God, how we’ve grown. We’ve been playing age tag for forever. But you’ve finally caught up to my adulthood. Maybe just for a couple of months, but still. I’ve been trying to protect you since day one. Making sure that you were comfortable in every way I could bear without making myself crazy. Making sure the world knew that there was hell to pay if you ever came back to me with even the slightest hair out of place. Look how you’ve grown. From trying to be as athletic as I am in the backyard to me attempting to catch up with you in the fashion aspect of the world. If there was ever a time to recognize how much you mean to me, it’s now. You are the most annoying person I’ve had the pleasure of having in my life and I wouldn’t have it any other way.

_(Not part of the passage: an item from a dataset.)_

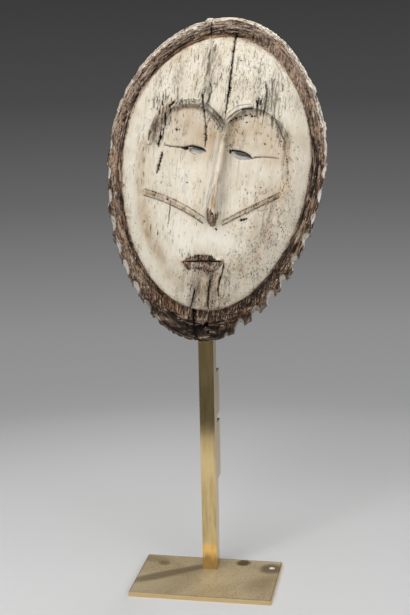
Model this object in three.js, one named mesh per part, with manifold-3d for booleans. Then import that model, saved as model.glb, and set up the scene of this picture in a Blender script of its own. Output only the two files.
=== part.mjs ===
// A carved wooden face mask, its field painted with white clay, on its brass display stand.
// Millimetres, Z up. The origin is the middle of the base plate's underside, and the face looks
// towards -Y. The mask is shaped in a frame of its own: u to its right-hand side as it is seen,
// v up its long axis and w out of the face, with w = 0 on the flat back edge.

import * as THREE from "three";
import { mergeVertices } from "three/addons/utils/BufferGeometryUtils.js";
import Module from "manifold-3d";

const wasm = await Module();
wasm.setup();

// Brass stand: a plate, a square bar, and two sleeves behind the bar that hold the cradle's rod.
const plate = { width: 142, depth: 90, thickness: 5, bevel: 0.5 };
const screwHole = { diameter: 6, x: 62.4, y: 28.7 };
const shallowSeat = { diameter: 13, depth: 0.6, x: 31.3, y: 36.8 };
const post = { width: 15, y: 25.1 };
const sleeve = { width: 15, depth: 14.6 };
const sleeveSpans = { sleeve_upper: [166, 211.5], sleeve_lower: [99, 158.5] };
const rod = { width: 8, bendRadius: 10, shoulderZ: 296, tipLowZ: 322, tipHighZ: 350 };
const jointGap = 0.3;
const faceGap = 1.3;

// How the mask stands: its place, its turn about the upright, its lean and its roll.
const maskPlace = { x: 10.6, y: 46.6, z: 424.1 };
const maskTurn = { turn: 8, lean: 4, roll: 7.8 };

// Half-axes of the white field, and how far each line outside it stands off from that oval.
const field = { side: 88.4, top: 112.5, bottom: 145.8 };
const stepFoot = { side: 1.6, top: 1.6, bottom: 2, w: 29.6 };
const bandMiddle = { side: 5, top: 6, bottom: 7, w: 29 };
const bandLip = { side: 10.5, top: 12, bottom: 14, w: 30.6 };
const toothFront = { side: 14.2, top: 16.4, bottom: 23.5, w: 24 };
const toothBack = { side: 16.7, top: 19.9, bottom: 31.8, w: 12 };
const backEdge = { side: 15.4, top: 18.4, bottom: 29.6, w: 0 };
const hollowEdge = { side: 4, top: 5, bottom: 12, w: 0 };
const bareField = { side: 0, top: 0, bottom: 0 };

// The oval was cut by eye: slow waves in its outline, as [waves round it, reach, phase in degrees].
const unevenness = [[3, 0.8, 125], [4, 0.5, 17], [5, 0.4, -17]];

// Heights of the carving over the back edge.
const dome = { edge: 32.4, rise: 22, fullness: 0.75 };
const hollow = { depth: 38, squareness: 2.6, fullness: 0.5 };
const muzzle = { u: 1, v: -92, rise: 4.5, halfWidth: 36, halfHeight: 25 };
const eyeSink = { deep: 8.5, shallow: 0.8, fromV: 6, toV: -72, sideLoss: 0.62, halfWidth: 68 };
const valley = { depth: 2.4, width: 9 };

// Notches round the edge: how many, how deep, and how much of a pitch each takes.
const notches = { count: 42, depth: 3.4, floor: 0.4, mouth: 0.6, faintDepth: 0.5 };

// Each brow is half an oval, with its own reach towards the nose.
const brows = [
  { u: -28, v: 10, outer: 37.6, inner: 37.6, rise: 41, from: 180, to: 36 },
  { u: 30, v: 12, outer: 37, inner: 31, rise: 42.5, from: 145, to: 20 },
];
const browBand = { halfWidth: 3, lift: 1.2 };

// Sides of the sunk face: straight down from the brows, then drawn in towards the mouth.
const leftSide = { u: -70, bendV: -25, endV: -94, drawIn: 24 };
const rightSide = { u: 69.5, bendV: -5, endV: -94, drawIn: 25 };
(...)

For the past 18 years, I’ve done my best to guide you through advice and example and now it’s time to put all of that to use. Little brother, on your birthday, I want to say thank you. Thank you for being annoying and ridiculous and outrageous and unbearable. Some people grow up their whole lives wondering what it’s like to have siblings. Because of you, on this day 18 years ago, I’m not one of those people. You have let me guide you, nurture you, fight with and for you and comfort you. Because of you on this day 18 years ago, I know that I will always have at least one friend in this world.
I’m sorry I can’t be home on this very special day, but I hope you know that I love you and you find comfort in my words. If I know you like I do, you’ve had an amazing day and didn’t even need me there to do it. In case you haven’t heard it enough today, I wish you a fantastic 18th and many more to come.